In the aftermath, former Sydney FC and Melbourne Heart goalkeeper Clint Bolton labelled O’Donovan “the dirtiest player that's ever disgraced this league”.
“As a former goalkeeper, he is obviously not going to be happy,” O’Donovan said. “I must say the majority of people have been fantastic. Everyone can see it for what it is, and have said it is a very, very harsh suspension. It was double, maybe triple, the suspension it should have been. The worst case scenario for me when I went for the ball was for the goalkeeper to knee me or punch me in the head. I was willing to take that hit. I didn’t think for one second that my foot was going to be that high. That is the ridiculous thing about it. If you watch the game, it happened so quick. I went for the ball. If I was a split second earlier, I touch the ball or he takes me out. It is easy for former players to slow it down to whatever. I never saw the goalkeeper until the last moment. I couldn’t change my body shape or halt momentum. I was too far gone at that moment. I apologised to Lawrence Thomas afterwards. He is a good bloke and I didn’t mean for that to happen. He was great about it.”

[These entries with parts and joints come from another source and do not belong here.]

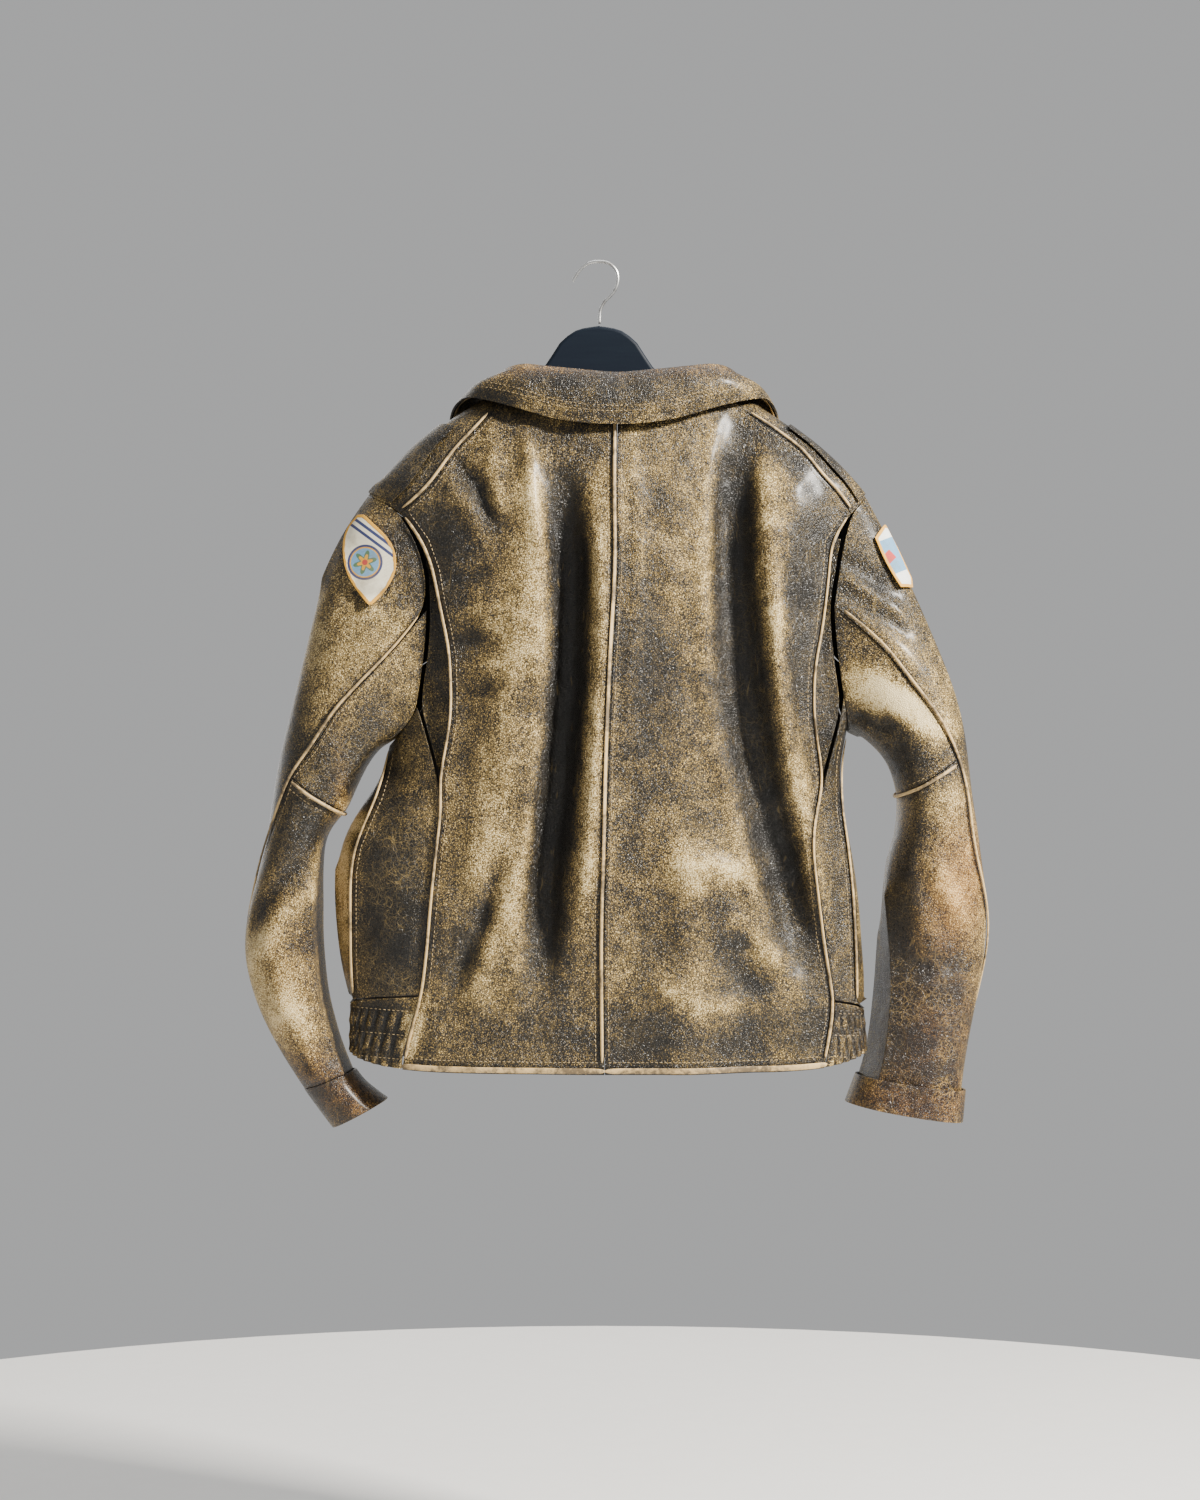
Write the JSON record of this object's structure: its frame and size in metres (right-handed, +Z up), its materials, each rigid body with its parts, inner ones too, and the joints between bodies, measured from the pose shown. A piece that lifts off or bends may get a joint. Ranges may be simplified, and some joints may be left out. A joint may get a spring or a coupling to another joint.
{
  "type": "worn leather jacket on a wooden hanger",
  "caption": "Short zip-front leather jacket with piped panels, flared pleats, stand-fall collar and two arm patches, hung on a plain wooden hanger by its wire hook.",
  "frame": {"origin": "the top of the inside of the hanger's hook, where a rail carries it", "axes": "+Z up, -Y out of the jacket's back towards the camera, +X to the jacket's own right, which is the right of the picture"},
  "size_m": [0.7291, 0.1511, 0.8433],
  "materials": {
    "leather": "worn dark leather, rubbed tan along its edges and folds",
    "worn_leather": "the same leather with its colour rubbed off",
    "piping": "narrow leather edging rubbed to tan",
    "patch_cloth": "embroidered cloth",
    "zip_cloth": "woven cotton tape",
    "zip_metal": "dull, aged",
    "painted_wood": "dark blue-black paint, scuffed",
    "steel_wire": "plain drawn wire"
  },
  "bodies": {
    "jacket": {"back_left": "leather", "gusset_left": "leather", "side_panel_left": "leather", "elastic_left": "leather", "front_left": "leather", "yoke_left": "leather", "epaulette_left": "leather", "sleeve_outer_left": "leather", "sleeve_under_upper_left": "worn_leather", "sleeve_under_lower_left": "leather", "cuff_left": "leather", "arm_patch_left": "patch_cloth", "piping_back_edge_left": "piping", "piping_yoke_left": "piping", "piping_sleeve_left": "piping", "piping_elbow_left": "piping", "piping_side_left": "piping", "hem_band_left": "piping", "back_right": "leather", "gusset_right": "leather", "side_panel_right": "leather", "elastic_right": "leather", "front_right": "leather", "yoke_right": "leather", "epaulette_right": "leather", "sleeve_outer_right": "leather", "sleeve_under_upper_right": "worn_leather", "sleeve_under_lower_right": "leather", "cuff_right": "leather", "arm_patch_right": "patch_cloth", "piping_back_edge_right": "piping", "piping_yoke_right": "piping", "piping_sleeve_right": "piping", "piping_elbow_right": "piping", "piping_side_right": "piping", "hem_band_right": "piping", "piping_centre_back": "piping", "collar": "leather", "collar_binding": "piping", "zip_tape": "zip_cloth", "zip_chain": "zip_metal", "zip_slider": "zip_metal", "zip_bridge": "zip_metal", "hanger_body": "painted_wood", "hanger_hook": "steel_wire"},
    "pull": {"zip_pull": "zip_metal"}
  },
  "joints": [
    {"name": "pull_swing", "type": "hinge", "parent": "jacket", "child": "pull", "pos_m": [0.017, 0.06321, -0.213], "axis": [1, 0, 0], "range_deg": [0, 150]}
  ]
}
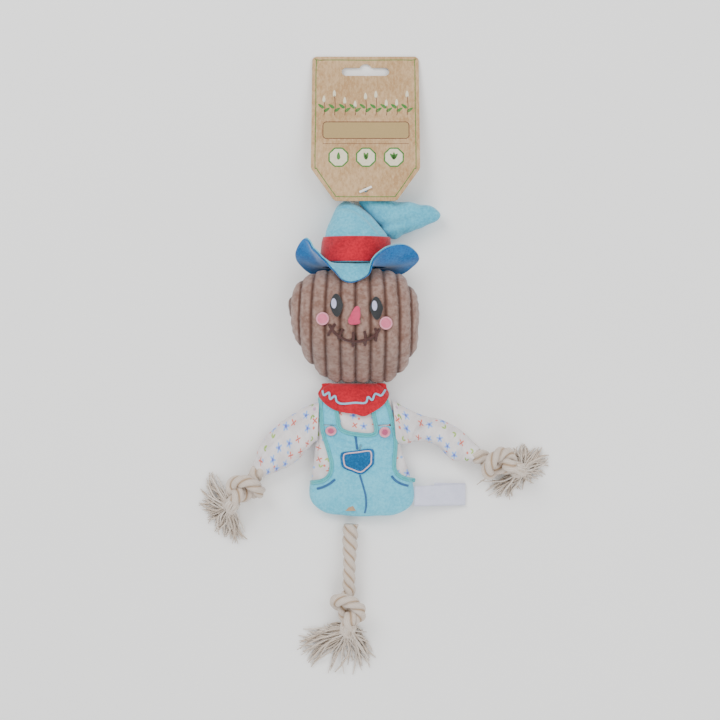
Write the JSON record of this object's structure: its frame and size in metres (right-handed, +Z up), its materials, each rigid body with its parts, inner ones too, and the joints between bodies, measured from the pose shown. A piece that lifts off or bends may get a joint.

O’Donovan played in the Jets’ three friendlies in Spain and is expected to feature in other pre-season games outside of the FFA Cup.
The Jets, meanwhile are in the market for another striker to supplement the Irishman, who netted nine goals in 15 games last season.
“I am getting on with it. I’m training hard,” O’Donovan said. “I believe everything happens for a reason.”
O’Donovan’ scored a double in the Jets’ 3-2 loss to Spainish side Cartagena on Saturday morning. The squad arrives home Monday.